** start Listed records **

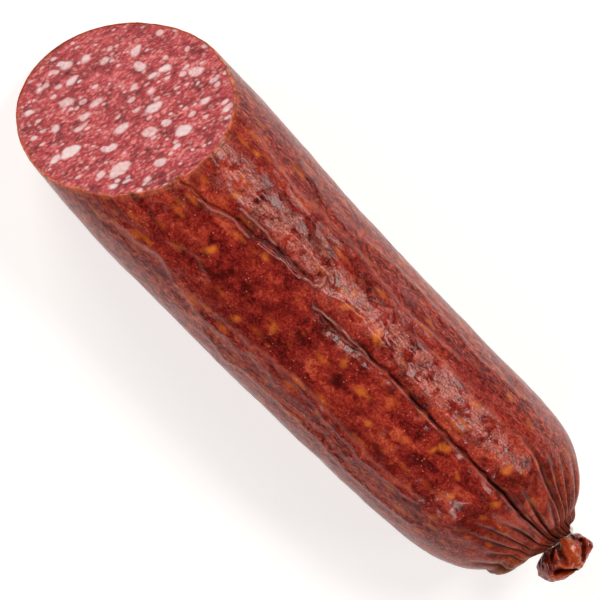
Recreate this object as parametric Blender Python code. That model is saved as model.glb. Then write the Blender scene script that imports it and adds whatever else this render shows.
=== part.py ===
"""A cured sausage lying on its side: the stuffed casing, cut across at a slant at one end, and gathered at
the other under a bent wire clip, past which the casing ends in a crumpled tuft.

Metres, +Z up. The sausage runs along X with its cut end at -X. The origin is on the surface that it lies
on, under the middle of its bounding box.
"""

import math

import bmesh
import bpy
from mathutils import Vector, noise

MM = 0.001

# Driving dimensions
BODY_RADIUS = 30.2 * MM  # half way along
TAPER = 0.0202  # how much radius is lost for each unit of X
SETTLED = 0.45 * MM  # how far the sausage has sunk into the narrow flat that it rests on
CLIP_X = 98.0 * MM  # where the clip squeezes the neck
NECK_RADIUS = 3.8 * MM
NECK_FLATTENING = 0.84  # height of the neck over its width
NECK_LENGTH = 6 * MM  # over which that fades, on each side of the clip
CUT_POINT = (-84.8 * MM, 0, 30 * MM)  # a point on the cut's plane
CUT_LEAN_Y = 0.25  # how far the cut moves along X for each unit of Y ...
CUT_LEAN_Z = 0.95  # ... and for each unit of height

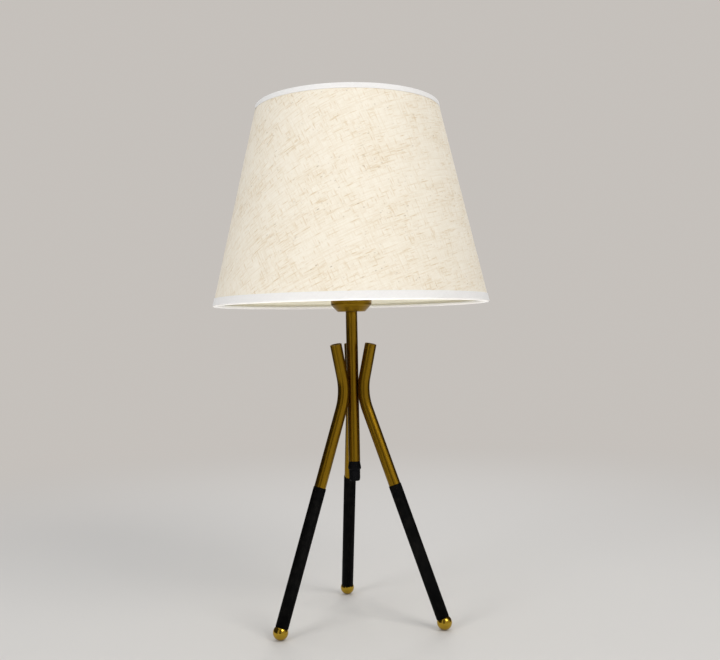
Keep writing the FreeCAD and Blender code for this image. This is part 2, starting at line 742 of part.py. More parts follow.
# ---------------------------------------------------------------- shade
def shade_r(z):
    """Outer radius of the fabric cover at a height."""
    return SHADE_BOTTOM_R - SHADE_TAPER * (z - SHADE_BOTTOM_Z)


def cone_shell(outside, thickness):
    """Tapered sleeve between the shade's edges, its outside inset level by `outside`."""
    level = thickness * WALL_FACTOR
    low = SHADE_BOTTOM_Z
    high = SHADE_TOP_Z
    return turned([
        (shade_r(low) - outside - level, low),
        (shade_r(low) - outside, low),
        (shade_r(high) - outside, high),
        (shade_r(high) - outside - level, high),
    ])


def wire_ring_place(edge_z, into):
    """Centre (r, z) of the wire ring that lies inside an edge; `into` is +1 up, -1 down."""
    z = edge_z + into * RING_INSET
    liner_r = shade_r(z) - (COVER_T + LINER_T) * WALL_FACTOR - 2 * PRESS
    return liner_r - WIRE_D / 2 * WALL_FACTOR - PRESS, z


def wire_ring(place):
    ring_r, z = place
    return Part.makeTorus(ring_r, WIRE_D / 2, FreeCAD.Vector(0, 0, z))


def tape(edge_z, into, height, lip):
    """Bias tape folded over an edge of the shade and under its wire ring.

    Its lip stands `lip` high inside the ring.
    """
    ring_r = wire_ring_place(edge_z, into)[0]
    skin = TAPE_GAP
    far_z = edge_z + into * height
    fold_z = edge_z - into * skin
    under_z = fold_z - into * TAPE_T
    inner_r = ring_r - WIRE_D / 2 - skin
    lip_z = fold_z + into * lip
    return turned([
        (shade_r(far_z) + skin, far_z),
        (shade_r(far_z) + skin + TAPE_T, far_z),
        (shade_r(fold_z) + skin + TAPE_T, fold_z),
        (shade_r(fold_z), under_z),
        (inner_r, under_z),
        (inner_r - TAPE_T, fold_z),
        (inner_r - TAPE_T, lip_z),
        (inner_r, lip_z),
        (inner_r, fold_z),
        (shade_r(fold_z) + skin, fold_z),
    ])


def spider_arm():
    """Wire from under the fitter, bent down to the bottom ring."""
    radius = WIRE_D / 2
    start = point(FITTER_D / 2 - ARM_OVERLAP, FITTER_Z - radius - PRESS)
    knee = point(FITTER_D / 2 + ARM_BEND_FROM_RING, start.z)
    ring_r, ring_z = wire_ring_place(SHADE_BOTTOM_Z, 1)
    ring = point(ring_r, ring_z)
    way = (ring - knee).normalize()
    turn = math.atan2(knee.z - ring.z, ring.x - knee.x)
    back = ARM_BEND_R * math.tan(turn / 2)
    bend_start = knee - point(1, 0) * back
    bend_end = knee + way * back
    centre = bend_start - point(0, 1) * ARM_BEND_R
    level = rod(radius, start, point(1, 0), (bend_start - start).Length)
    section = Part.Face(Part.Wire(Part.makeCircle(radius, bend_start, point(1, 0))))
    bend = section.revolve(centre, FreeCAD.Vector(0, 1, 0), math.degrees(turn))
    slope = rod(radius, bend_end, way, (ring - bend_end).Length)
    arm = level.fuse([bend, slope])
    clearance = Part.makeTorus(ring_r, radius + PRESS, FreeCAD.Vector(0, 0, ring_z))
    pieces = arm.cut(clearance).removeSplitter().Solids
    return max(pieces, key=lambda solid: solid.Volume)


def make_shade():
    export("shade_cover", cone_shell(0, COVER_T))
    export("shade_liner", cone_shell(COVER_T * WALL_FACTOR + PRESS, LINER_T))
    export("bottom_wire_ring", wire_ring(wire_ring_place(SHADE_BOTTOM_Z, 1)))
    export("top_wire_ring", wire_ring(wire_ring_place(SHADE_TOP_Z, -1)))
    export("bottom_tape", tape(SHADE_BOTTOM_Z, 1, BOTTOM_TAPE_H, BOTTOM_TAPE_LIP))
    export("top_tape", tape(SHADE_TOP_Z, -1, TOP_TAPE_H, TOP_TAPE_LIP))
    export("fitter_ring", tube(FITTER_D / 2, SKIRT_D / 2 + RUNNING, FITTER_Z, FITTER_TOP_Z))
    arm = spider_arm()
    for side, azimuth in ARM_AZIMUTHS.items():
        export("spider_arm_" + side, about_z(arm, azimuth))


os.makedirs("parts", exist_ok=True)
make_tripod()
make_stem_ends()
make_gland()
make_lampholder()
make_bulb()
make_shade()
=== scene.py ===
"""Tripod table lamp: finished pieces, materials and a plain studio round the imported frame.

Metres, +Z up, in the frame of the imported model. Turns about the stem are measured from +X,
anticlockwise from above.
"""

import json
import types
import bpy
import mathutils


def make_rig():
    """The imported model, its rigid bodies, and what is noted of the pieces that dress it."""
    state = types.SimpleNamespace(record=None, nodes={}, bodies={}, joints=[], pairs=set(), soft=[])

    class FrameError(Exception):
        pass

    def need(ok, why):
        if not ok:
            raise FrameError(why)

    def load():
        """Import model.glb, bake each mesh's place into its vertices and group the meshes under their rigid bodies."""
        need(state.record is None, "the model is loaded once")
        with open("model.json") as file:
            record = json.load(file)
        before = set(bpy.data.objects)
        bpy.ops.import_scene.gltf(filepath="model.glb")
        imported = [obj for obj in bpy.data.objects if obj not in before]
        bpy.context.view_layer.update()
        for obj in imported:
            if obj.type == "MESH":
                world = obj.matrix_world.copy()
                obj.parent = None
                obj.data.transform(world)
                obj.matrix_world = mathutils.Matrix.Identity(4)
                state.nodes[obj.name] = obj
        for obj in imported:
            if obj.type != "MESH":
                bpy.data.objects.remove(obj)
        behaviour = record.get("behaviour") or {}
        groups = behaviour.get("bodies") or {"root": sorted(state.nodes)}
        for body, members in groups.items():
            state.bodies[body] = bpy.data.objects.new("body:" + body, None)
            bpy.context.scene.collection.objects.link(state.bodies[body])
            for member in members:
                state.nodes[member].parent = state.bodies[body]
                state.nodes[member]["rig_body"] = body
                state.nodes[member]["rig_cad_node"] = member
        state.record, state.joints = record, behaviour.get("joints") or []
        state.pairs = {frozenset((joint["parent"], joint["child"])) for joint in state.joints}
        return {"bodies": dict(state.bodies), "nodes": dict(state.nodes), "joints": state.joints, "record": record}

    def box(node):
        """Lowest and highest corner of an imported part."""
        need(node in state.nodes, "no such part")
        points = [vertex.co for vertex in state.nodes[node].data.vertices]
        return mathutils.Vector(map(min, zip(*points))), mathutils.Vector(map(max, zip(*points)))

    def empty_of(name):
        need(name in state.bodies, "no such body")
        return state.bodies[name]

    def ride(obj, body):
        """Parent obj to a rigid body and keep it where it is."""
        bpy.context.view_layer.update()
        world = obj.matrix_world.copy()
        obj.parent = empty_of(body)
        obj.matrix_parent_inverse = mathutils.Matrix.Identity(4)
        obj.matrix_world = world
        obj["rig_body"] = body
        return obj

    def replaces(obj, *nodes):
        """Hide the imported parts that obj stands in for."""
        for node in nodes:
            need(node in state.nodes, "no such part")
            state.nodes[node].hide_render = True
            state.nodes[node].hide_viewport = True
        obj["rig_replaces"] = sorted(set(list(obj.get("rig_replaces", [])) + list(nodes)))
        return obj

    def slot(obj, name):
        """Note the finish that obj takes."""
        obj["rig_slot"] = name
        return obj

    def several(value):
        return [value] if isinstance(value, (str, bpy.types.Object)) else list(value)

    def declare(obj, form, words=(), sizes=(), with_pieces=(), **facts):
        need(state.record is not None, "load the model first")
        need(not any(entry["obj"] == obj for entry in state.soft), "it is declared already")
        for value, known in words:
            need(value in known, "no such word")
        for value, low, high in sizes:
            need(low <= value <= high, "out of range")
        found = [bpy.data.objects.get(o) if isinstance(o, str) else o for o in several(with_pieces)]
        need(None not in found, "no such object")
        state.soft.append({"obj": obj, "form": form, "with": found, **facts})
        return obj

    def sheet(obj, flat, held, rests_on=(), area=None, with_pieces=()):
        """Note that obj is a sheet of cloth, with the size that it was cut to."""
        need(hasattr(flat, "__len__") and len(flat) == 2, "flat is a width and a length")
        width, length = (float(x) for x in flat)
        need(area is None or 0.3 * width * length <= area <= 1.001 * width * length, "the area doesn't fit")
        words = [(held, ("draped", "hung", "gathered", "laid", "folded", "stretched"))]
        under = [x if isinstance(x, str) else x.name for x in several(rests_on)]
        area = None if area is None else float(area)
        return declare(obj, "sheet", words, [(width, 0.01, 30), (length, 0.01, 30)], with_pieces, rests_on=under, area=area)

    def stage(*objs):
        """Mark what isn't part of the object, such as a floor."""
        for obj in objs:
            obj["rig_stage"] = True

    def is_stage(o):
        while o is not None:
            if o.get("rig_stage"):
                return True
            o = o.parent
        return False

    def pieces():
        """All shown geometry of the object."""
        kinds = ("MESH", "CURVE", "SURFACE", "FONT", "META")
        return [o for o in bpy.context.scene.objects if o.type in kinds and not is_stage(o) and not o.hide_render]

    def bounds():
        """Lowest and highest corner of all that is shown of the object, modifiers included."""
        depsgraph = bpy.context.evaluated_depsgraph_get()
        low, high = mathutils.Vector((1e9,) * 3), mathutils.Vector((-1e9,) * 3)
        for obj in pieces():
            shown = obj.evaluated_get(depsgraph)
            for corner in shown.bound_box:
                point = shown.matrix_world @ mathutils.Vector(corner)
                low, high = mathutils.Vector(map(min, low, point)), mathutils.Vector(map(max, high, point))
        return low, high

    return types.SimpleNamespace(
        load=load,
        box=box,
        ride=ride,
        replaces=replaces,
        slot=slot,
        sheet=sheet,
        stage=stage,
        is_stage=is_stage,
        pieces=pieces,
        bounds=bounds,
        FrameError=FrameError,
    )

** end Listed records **

- **Task prompt**: Retype only this portion of the data above: the line containing "arm = level.fuse([bend, slope])", the line containing "raise FrameError(why)", and all lines between them, exactly.

- **Full output**:
    arm = level.fuse([bend, slope])
    clearance = Part.makeTorus(ring_r, radius + PRESS, FreeCAD.Vector(0, 0, ring_z))
    pieces = arm.cut(clearance).removeSplitter().Solids
    return max(pieces, key=lambda solid: solid.Volume)


def make_shade():
    export("shade_cover", cone_shell(0, COVER_T))
    export("shade_liner", cone_shell(COVER_T * WALL_FACTOR + PRESS, LINER_T))
    export("bottom_wire_ring", wire_ring(wire_ring_place(SHADE_BOTTOM_Z, 1)))
    export("top_wire_ring", wire_ring(wire_ring_place(SHADE_TOP_Z, -1)))
    export("bottom_tape", tape(SHADE_BOTTOM_Z, 1, BOTTOM_TAPE_H, BOTTOM_TAPE_LIP))
    export("top_tape", tape(SHADE_TOP_Z, -1, TOP_TAPE_H, TOP_TAPE_LIP))
    export("fitter_ring", tube(FITTER_D / 2, SKIRT_D / 2 + RUNNING, FITTER_Z, FITTER_TOP_Z))
    arm = spider_arm()
    for side, azimuth in ARM_AZIMUTHS.items():
        export("spider_arm_" + side, about_z(arm, azimuth))


os.makedirs("parts", exist_ok=True)
make_tripod()
make_stem_ends()
make_gland()
make_lampholder()
make_bulb()
make_shade()
=== scene.py ===
"""Tripod table lamp: finished pieces, materials and a plain studio round the imported frame.

Metres, +Z up, in the frame of the imported model. Turns about the stem are measured from +X,
anticlockwise from above.
"""

import json
import types
import bpy
import mathutils


def make_rig():
    """The imported model, its rigid bodies, and what is noted of the pieces that dress it."""
    state = types.SimpleNamespace(record=None, nodes={}, bodies={}, joints=[], pairs=set(), soft=[])

    class FrameError(Exception):
        pass

    def need(ok, why):
        if not ok:
            raise FrameError(why)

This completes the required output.